Religion and all its many “set in
stone” precepts is simply another way than the Way we were created to relate
with our God. Mankind has spent centuries replacing the simplicity of a
personal relationship with God with an ever-changing, increasing list of
fleshly instructions (laws). Thank God He will not allow us to be blinded
by this wrong way of thinking any longer.
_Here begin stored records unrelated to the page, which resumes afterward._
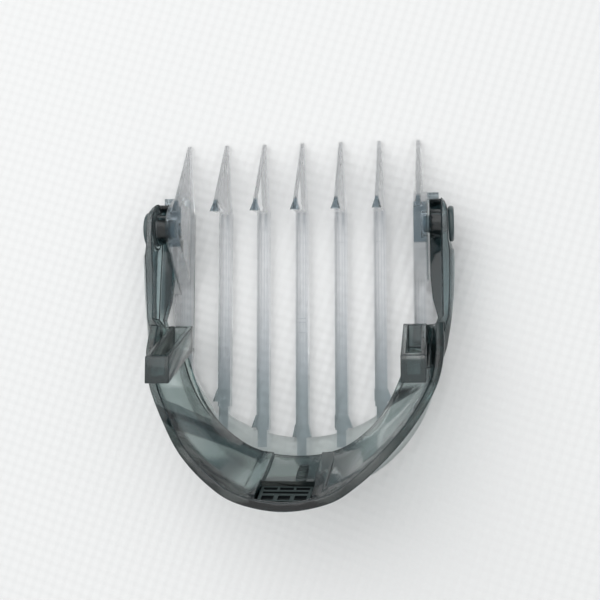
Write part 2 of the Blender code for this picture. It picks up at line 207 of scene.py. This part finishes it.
def make_camera():
    """The camera looks down on the comb from just behind its right-hand side."""
    back = CAMERA_BACK.normalized()
    right = (CAMERA_RIGHT - CAMERA_RIGHT.dot(back) * back).normalized()
    up = back.cross(right)
    data = bpy.data.cameras.new("camera")
    data.sensor_width = SENSOR_MM
    data.lens = LENS_MM
    data.shift_x, data.shift_y = SHIFT
    data.clip_start = CLIP_START
    camera = bpy.data.objects.new("camera", data)
    turn = Matrix((right, up, back)).transposed().to_4x4()
    camera.matrix_world = Matrix.Translation(CAMERA_PLACE_MM * MM) @ turn
    bpy.context.scene.collection.objects.link(camera)
    bpy.context.scene.camera = camera


# --- materials ---


class Nodes:
    """A material's node tree, with short calls that add nodes and join them."""

    def __init__(self, name):
        self.material = bpy.data.materials.new(name)
        self.material.use_nodes = True
        self.tree = self.material.node_tree
        self.shader = self.tree.nodes["Principled BSDF"]

    def join(self, source, target):
        self.tree.links.new(source, target)

    def feed(self, value, target):
        """Joins a socket to target, or sets a plain number on it."""
        if isinstance(value, (int, float)):
            target.default_value = value
        else:
            self.join(value, target)

    def set(self, **values):
        for name, value in values.items():
            self.shader.inputs[name.replace("_", " ")].default_value = value

    def math(self, operation, first, second=0.0):
        node = self.tree.nodes.new("ShaderNodeMath")
        node.operation = operation
        self.feed(first, node.inputs[0])
        self.feed(second, node.inputs[1])
        return node.outputs[0]

    def place(self):
        """Object coordinates in millimetres, as three sockets."""
        source = self.tree.nodes.new("ShaderNodeTexCoord")
        scale = self.tree.nodes.new("ShaderNodeVectorMath")
        scale.operation = "SCALE"
        scale.inputs["Scale"].default_value = 1 / MM
        split = self.tree.nodes.new("ShaderNodeSeparateXYZ")
        self.join(source.outputs["Object"], scale.inputs[0])
        self.join(scale.outputs[0], split.inputs[0])
        return split.outputs["X"], split.outputs["Y"], split.outputs["Z"]

    def ease(self, value, low, high):
        """0 below low and 1 above high, with a smooth step between; low may be the larger."""
        node = self.tree.nodes.new("ShaderNodeMapRange")
        node.interpolation_type = "SMOOTHSTEP"
        flip = low > high
        node.inputs["From Min"].default_value = min(low, high)
        node.inputs["From Max"].default_value = max(low, high)
        node.inputs["To Min"].default_value = 1.0 if flip else 0.0
        node.inputs["To Max"].default_value = 0.0 if flip else 1.0
        self.join(value, node.inputs["Value"])
        return node.outputs["Result"]

    def times(self, *values):
        result = values[0]
        for value in values[1:]:
            result = self.math("MULTIPLY", result, value)
        return result

    def zone(self, *limits):
        """The product of ease for each pair of a socket and its span."""
        return self.times(*(self.ease(value, *span) for value, span in limits))

    def lean(self, first, second, normal):
        """How far a place lies along a normal in the plane of two coordinates."""
        parts = [self.math("MULTIPLY", value, share) for value, share in zip((first, second), normal)]
        return self.math("ADD", *parts)

    def line(self, value, centre, half_width, soft):
        """1 on a line of this half width, fading over soft on each side."""
        away = self.math("ABSOLUTE", self.math("SUBTRACT", value, centre))
        return self.ease(away, half_width + soft, half_width)

    def noise(self, scale, detail=3.0, stretch=(1, 1, 1)):
        texture = self.tree.nodes.new("ShaderNodeTexNoise")
        texture.inputs["Scale"].default_value = scale
        texture.inputs["Detail"].default_value = detail
        place = self.tree.nodes.new("ShaderNodeTexCoord")
        mapping = self.tree.nodes.new("ShaderNodeMapping")
        mapping.inputs["Scale"].default_value = stretch
        self.join(place.outputs["Object"], mapping.inputs["Vector"])
        self.join(mapping.outputs["Vector"], texture.inputs["Vector"])
        return texture.outputs["Fac"]

    def blend(self, share, first, second):
        """first where share is 0, second where it is 1. Each is a colour or a socket."""
        node = self.tree.nodes.new("ShaderNodeMix")
        node.data_type = "RGBA"
        self.feed(share, node.inputs["Factor"])
        for colour, target in ((first, node.inputs[6]), (second, node.inputs[7])):
            if isinstance(colour, tuple):
                target.default_value = (*colour, 1.0)
            else:
                self.join(colour, target)
        return node.outputs[2]

    def colour(self, value):
        self.join(value, self.shader.inputs["Base Color"])

    def bump(self, value, distance, strength=1.0):
        node = self.tree.nodes.new("ShaderNodeBump")
        node.inputs["Distance"].default_value = distance
        node.inputs["Strength"].default_value = strength
        self.join(value, node.inputs["Height"])
        self.join(node.outputs["Normal"], self.shader.inputs["Normal"])

    def absorb(self, colour, density):
        """Plastic that takes up more light the thicker it is. density is per metre."""
        node = self.tree.nodes.new("ShaderNodeVolumeAbsorption")
        node.inputs["Color"].default_value = (*colour, 1.0)
        node.inputs["Density"].default_value = density
        self.join(node.outputs[0], self.tree.nodes["Material Output"].inputs["Volume"])


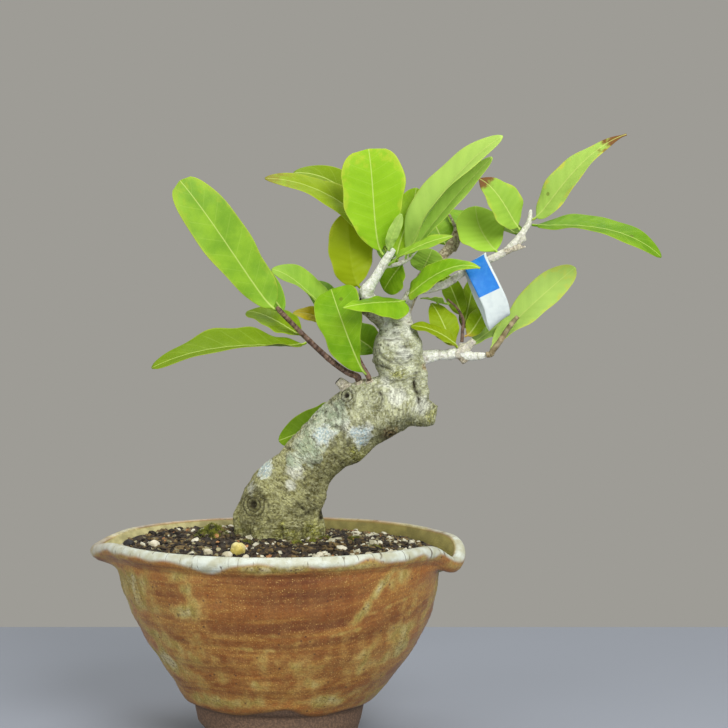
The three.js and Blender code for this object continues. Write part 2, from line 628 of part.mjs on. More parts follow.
const finishes = {
  glaze: { color: 0xa8683c, roughness: 0.45 },
  soil: { color: 0x2e2620, roughness: 0.95 },
  bark: { color: 0x9a917c, roughness: 0.85 },
  youngBark: { color: 0x4d3026, roughness: 0.7 },
  leaf: { color: 0x86b52e, roughness: 0.5 },
  band: { color: 0xe8eef2, roughness: 0.35 },
  screen: { color: 0x2b3a2e, roughness: 0.6 },
};

const tree = new THREE.Group();
tree.position.set(-boxMiddle.x, -boxMiddle.y, 0);

function place(name, geometry, finish) {
  const material = new THREE.MeshStandardMaterial({ metalness: 0, ...finishes[finish] });
  const mesh = new THREE.Mesh(geometry, material);
  mesh.name = name;
  tree.add(mesh);
  return mesh;
}

place('pot', makePot(), 'glaze');
place('soil', makeSoil(), 'soil');
place('trunk', makeTrunk(), 'bark');
place('shoot_left', limbSkin(shootPoints(shoots.leftShoot)), 'youngBark');
place('shoot_inner', limbSkin(shootPoints(shoots.innerShoot)), 'youngBark');
place('shoot_low', limbSkin(shootPoints(shoots.lowShoot)), 'youngBark');
place('shoot_dark', limbSkin(shootPoints(shoots.darkShoot)), 'youngBark');
Object.entries(leaves).forEach(([name, leaf], order) => place(name, makeLeaf(leaf, order), 'leaf'));
place('name_band', makeLabel(), 'band');
['left', 'right'].forEach((side, k) => {
  place(`drain_screen_${side}`, makeScreen(), 'screen')
    .position.set(1 + (k * 2 - 1) * (drainSpacing / 2), 0, potFloorTop + 0.5 + seatGap);
});

const model = new THREE.Group();
model.name = 'star_magnolia_bonsai';
model.add(tree);
export default model;
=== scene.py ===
import math
import random

import bmesh
import bpy
from mathutils import Euler, Matrix, Vector, noise
from mathutils.kdtree import KDTree


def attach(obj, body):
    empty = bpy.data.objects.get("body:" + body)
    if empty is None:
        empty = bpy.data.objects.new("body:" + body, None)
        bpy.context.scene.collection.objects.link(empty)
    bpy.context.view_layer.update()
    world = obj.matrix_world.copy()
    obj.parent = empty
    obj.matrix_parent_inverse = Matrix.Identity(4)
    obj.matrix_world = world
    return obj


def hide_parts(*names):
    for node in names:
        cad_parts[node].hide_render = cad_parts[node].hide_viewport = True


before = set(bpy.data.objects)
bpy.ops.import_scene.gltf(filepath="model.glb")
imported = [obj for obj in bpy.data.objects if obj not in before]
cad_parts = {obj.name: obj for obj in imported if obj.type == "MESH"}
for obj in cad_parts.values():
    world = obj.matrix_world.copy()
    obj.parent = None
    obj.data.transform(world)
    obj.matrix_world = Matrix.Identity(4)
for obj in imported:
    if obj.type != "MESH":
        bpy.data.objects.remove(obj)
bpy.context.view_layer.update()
scene = bpy.context.scene
print("frame loaded")

# The tree is laid out in millimetres from the middle of the pot's foot, as its solids are
boxMiddle = 54
toPart = Matrix.Scale(0.001, 4) @ Matrix.Translation((-boxMiddle, 0, 0))


def mix(a, b, t):
    return a + (b - a) * t


def smooth(low, high, x):
    t = min(1, max(0, (x - low) / (high - low)))
    return t * t * (3 - 2 * t)


def bell(x, middle, spread):
    return math.exp(-(((x - middle) / spread) ** 2))


def turnBell(turn, middle, spread):
    off = (turn - middle + math.pi) % (2 * math.pi) - math.pi
    return math.exp(-((off / spread) ** 2))


def paint(*shown):  # a colour as a screen shows it, 0 to 255, made linear for the shaders
    return tuple(((c / 255 + 0.055) / 1.055) ** 2.4 if c > 10 else c / 255 / 12.92 for c in shown)


def alongTable(table, x):  # straight lines between the rows of a table of (x, y, ...)
    for low, high in zip(table, table[1:]):
        if x <= high[0]:
            t = max(0, (x - low[0]) / (high[0] - low[0]))
            return [mix(a, b, t) for a, b in zip(low[1:], high[1:])]
    return list(table[-1][1:])


def curvePoint(points, t, closed=False):  # a smooth curve through points
    count = len(points)
    place = t * (count if closed else count - 1)
    k = math.floor(place) if closed else min(math.floor(place), count - 2)
    w = place - k

    def pick(i):
        if closed:
            return points[i % count]
        if i < 0:
            return 2 * points[0] - points[1]
        if i >= count:
            return 2 * points[-1] - points[-2]
        return points[i]

    before, start, end, after = (pick(k + i) for i in (-1, 0, 1, 2))
    return (start * (2 * w ** 3 - 3 * w ** 2 + 1) + end * (3 * w ** 2 - 2 * w ** 3)
            + (end - before) * 0.5 * (w ** 3 - 2 * w ** 2 + w) + (after - start) * 0.5 * (w ** 3 - w ** 2))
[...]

Abraham simply believed that God
was with him, and that He would speak to him, lead him, teach him,
etc...Because Abraham believed God was with him; he looked to God for
instruction, and obeyed whatever instructions (laws) God gave to him. In
this way of listening, hearing, and obeying...Abraham kept God’s charge, His
commandments, statutes, and His Laws (Torah, instructions). His life
describes the life of a believer who lived and moved and had his being in the
One who created us all.
Go back even further in the
Torah. Didn’t God always give commandments and laws (instructions); even
in the Beginning? Eat of every tree in the Garden, but do not eat of this
one, take dominion of everything, and go forth and multiply. God’s Laws
(instructions) are whatever He is speaking to YOU personally at any given time,
not a list that you can follow.
One last thought: God Himself
is the Law (Torah). The Torah Himself now dwells within mankind. Is
this not the meaning of Him telling us that His Laws are NOW written upon our
hearts and minds? It is impossible to even know His Laws
(instructions), let alone obey them, without first listening to the Law
dwelling within us. Anything done outside of moment-to-moment
obedience to the indwelling Voice (Law) of God is simply fleshly works;
which we are told do not please God.
Hopefully seeing this topic from
this perspective will help someone to realize that the Living Torah now dwells
within each and every one of us. He is the Living Word who desires to
instruct (direct) each individual in the Way He desires for them to go.